--- Start Available records ---

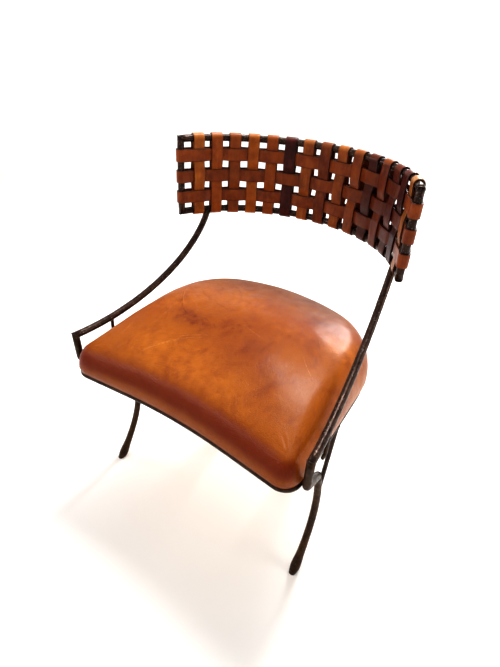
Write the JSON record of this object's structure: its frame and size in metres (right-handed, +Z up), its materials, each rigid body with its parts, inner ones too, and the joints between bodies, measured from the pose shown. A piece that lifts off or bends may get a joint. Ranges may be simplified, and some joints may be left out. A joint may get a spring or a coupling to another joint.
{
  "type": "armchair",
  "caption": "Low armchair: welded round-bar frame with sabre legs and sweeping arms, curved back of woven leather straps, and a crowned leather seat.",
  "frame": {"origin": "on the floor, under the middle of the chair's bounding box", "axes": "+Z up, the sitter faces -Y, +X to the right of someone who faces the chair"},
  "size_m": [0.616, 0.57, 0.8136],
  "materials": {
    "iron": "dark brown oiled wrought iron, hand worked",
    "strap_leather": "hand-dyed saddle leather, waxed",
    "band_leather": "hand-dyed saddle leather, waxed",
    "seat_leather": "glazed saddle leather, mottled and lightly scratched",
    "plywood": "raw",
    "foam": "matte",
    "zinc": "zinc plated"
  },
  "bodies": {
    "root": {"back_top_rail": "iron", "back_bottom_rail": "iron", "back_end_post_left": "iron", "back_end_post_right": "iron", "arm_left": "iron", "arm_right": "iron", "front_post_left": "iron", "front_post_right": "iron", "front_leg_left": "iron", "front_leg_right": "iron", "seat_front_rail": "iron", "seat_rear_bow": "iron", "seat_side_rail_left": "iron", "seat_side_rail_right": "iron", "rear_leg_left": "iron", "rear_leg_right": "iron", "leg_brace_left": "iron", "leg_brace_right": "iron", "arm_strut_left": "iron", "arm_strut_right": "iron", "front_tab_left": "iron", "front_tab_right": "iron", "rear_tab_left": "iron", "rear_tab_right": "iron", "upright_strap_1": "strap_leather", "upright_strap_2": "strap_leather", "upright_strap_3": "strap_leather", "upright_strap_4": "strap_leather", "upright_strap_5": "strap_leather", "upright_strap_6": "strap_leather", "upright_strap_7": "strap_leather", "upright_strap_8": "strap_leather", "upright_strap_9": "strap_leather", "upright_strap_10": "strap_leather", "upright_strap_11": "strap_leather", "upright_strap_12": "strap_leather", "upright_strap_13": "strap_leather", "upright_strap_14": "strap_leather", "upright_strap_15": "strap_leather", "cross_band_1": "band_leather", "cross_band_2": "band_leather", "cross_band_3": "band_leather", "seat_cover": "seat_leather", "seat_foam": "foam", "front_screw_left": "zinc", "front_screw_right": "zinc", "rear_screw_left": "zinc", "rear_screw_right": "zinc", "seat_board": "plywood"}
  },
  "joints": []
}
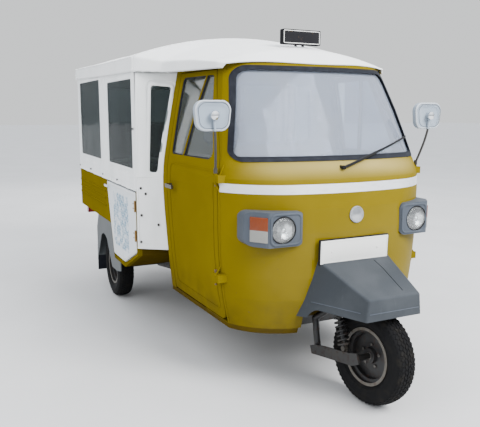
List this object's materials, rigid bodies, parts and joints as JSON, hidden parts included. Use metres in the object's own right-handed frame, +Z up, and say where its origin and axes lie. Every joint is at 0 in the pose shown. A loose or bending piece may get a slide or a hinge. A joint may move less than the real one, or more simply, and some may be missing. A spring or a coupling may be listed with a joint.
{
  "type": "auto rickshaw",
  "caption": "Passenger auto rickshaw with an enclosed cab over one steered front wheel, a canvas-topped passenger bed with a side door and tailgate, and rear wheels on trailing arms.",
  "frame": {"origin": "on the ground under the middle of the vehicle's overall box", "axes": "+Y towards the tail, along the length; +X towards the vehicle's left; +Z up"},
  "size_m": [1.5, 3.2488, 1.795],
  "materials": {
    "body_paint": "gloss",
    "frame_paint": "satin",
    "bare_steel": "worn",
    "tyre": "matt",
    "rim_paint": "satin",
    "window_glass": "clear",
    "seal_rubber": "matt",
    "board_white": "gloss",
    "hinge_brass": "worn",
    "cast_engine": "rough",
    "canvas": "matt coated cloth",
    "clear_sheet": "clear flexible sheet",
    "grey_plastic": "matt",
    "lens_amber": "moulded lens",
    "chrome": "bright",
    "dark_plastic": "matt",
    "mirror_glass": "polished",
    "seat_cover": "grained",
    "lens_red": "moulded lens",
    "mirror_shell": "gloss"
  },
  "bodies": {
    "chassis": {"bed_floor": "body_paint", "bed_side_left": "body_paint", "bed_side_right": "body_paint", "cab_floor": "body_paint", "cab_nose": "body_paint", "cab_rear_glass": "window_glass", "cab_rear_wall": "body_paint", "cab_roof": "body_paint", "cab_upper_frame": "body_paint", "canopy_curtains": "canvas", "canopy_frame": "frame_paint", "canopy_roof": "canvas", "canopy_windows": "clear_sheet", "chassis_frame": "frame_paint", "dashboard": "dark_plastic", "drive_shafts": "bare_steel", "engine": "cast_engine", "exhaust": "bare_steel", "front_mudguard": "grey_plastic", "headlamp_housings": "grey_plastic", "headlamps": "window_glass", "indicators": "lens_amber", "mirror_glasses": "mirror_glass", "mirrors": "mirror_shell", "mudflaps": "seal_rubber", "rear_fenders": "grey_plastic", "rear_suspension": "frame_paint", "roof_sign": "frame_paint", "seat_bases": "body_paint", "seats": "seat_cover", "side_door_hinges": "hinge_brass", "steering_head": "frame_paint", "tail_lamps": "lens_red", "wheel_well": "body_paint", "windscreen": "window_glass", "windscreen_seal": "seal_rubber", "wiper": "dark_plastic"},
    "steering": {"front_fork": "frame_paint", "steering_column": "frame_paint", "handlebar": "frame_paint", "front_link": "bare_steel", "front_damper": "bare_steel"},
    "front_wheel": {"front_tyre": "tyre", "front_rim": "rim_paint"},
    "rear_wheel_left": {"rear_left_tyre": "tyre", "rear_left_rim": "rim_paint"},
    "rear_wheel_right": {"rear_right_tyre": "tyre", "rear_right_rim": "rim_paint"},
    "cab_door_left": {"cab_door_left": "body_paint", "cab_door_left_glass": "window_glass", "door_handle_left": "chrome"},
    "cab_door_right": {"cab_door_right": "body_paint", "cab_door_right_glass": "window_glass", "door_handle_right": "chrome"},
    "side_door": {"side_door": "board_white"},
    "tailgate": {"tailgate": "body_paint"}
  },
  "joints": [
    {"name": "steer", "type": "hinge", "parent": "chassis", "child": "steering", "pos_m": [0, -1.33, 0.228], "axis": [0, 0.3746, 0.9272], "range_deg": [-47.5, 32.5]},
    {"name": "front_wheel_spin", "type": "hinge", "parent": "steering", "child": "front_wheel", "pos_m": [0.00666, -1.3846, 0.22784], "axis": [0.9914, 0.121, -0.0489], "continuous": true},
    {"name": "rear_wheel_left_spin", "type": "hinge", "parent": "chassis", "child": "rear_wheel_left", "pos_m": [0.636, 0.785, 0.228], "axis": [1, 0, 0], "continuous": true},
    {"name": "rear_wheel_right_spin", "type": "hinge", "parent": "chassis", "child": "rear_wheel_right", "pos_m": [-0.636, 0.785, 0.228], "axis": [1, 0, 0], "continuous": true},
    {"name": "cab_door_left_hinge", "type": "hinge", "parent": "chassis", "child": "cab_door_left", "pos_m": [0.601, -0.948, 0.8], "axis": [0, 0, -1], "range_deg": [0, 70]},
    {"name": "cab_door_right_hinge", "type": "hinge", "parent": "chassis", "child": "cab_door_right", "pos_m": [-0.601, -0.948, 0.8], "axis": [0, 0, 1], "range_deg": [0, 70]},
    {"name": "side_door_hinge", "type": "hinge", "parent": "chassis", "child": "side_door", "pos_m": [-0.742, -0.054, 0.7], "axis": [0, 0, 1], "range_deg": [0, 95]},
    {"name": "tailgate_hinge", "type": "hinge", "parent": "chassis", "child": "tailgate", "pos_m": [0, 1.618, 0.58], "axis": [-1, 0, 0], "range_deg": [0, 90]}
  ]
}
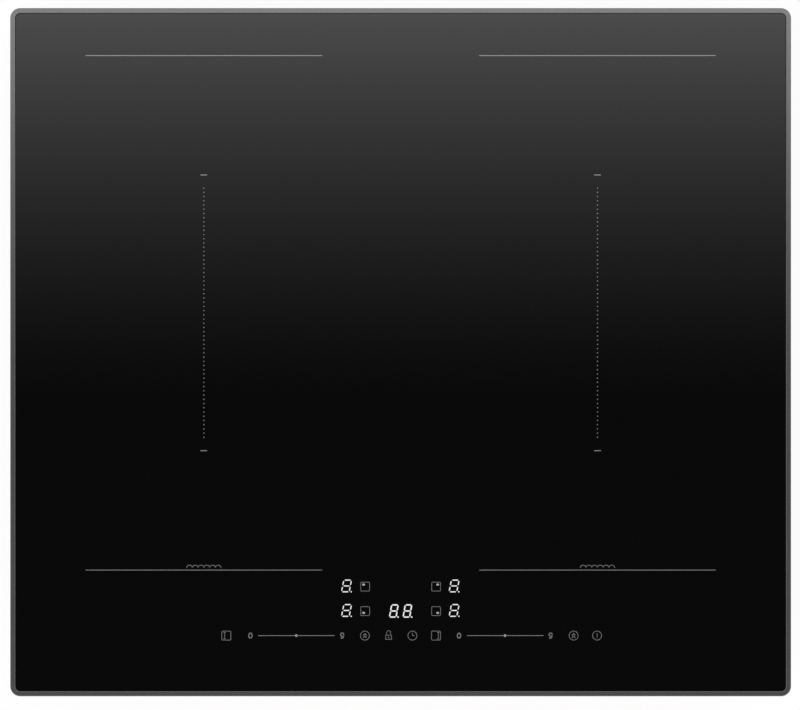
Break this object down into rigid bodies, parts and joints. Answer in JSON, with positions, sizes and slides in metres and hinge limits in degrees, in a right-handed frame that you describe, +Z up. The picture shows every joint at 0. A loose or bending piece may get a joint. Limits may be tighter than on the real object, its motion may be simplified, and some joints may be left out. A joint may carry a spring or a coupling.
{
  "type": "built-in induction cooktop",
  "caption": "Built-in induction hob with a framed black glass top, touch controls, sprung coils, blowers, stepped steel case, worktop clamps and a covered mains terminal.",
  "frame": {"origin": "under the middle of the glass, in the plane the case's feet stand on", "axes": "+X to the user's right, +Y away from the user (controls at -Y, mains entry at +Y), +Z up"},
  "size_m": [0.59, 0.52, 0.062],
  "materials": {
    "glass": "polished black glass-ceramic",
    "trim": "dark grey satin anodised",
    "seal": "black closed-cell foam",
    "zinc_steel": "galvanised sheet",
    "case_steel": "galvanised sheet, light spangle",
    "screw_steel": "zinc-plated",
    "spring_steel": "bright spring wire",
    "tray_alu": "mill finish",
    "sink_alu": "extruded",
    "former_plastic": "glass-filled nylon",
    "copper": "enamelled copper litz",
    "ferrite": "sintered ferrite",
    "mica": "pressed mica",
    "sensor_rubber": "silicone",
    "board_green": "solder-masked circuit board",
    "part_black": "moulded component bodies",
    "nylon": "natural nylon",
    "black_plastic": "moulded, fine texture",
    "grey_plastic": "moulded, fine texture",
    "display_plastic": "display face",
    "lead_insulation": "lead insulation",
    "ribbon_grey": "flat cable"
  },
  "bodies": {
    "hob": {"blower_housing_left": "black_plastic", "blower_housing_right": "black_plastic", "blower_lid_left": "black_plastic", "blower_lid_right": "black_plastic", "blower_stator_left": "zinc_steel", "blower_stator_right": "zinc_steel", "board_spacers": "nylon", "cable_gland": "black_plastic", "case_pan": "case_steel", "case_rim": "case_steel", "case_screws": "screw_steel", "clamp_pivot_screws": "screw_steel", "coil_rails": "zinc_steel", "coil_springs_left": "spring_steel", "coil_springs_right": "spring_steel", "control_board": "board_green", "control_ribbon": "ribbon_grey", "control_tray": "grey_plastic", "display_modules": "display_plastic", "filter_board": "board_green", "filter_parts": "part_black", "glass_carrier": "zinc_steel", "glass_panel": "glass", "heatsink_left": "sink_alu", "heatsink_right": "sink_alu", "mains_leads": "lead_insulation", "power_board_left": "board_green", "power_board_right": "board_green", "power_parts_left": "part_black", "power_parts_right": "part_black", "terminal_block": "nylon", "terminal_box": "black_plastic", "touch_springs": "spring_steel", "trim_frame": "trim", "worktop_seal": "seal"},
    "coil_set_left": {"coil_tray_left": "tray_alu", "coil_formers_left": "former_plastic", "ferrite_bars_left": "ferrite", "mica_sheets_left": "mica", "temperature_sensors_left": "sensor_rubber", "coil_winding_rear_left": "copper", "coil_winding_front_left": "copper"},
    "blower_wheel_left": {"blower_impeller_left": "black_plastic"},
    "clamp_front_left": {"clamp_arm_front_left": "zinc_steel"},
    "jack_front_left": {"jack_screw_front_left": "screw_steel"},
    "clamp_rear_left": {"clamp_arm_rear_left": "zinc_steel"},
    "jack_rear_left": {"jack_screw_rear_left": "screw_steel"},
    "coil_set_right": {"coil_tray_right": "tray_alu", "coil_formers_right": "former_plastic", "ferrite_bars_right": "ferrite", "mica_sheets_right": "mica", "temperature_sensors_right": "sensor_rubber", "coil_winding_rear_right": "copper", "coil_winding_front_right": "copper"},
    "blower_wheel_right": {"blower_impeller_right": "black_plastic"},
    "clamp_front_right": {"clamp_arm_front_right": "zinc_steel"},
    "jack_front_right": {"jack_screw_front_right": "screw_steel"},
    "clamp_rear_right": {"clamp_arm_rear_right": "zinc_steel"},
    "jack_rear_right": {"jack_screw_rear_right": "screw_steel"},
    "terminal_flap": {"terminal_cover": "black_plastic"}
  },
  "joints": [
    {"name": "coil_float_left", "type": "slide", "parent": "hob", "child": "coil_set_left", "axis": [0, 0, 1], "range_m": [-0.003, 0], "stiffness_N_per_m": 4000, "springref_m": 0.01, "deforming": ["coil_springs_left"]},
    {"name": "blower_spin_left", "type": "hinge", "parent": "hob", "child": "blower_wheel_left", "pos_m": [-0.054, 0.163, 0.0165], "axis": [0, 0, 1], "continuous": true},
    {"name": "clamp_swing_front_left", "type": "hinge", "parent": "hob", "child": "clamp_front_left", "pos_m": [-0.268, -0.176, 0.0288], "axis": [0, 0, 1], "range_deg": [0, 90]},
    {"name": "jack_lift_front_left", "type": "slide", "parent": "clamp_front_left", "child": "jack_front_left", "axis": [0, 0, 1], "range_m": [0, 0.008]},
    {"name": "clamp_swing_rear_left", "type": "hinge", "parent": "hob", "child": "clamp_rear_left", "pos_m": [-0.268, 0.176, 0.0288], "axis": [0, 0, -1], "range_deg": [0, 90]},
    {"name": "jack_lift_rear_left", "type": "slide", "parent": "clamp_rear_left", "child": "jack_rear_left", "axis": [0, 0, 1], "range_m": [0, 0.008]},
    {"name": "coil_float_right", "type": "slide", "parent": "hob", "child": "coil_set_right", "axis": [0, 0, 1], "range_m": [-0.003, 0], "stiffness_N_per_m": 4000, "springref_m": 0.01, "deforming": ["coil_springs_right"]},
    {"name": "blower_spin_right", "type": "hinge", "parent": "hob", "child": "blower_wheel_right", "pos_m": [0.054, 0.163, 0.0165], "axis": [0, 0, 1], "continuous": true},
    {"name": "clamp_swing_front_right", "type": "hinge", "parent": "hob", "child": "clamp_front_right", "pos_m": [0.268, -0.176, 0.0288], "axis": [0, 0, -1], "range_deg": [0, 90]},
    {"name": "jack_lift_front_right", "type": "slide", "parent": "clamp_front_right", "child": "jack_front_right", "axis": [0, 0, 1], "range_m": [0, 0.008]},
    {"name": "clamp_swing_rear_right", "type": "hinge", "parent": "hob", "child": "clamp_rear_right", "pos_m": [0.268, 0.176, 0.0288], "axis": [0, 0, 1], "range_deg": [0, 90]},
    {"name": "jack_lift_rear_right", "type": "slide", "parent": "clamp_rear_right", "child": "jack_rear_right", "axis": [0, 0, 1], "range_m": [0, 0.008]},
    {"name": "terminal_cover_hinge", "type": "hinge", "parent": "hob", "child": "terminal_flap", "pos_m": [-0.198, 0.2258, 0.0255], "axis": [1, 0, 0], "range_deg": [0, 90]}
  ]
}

--- End Available records ---

> [What you have to do] Review the preceding data and report every line that includes the string "handed".

> [Reply to the task]
Write the JSON record of this object's structure: its frame and size in metres (right-handed, +Z up), its materials, each rigid body with its parts, inner ones too, and the joints between bodies, measured from the pose shown. A piece that lifts off or bends may get a joint. Ranges may be simplified, and some joints may be left out. A joint may get a spring or a coupling to another joint.
List this object's materials, rigid bodies, parts and joints as JSON, hidden parts included. Use metres in the object's own right-handed frame, +Z up, and say where its origin and axes lie. Every joint is at 0 in the pose shown. A loose or bending piece may get a slide or a hinge. A joint may move less than the real one, or more simply, and some may be missing. A spring or a coupling may be listed with a joint.
Break this object down into rigid bodies, parts and joints. Answer in JSON, with positions, sizes and slides in metres and hinge limits in degrees, in a right-handed frame that you describe, +Z up. The picture shows every joint at 0. A loose or bending piece may get a joint. Limits may be tighter than on the real object, its motion may be simplified, and some joints may be left out. A joint may carry a spring or a coupling.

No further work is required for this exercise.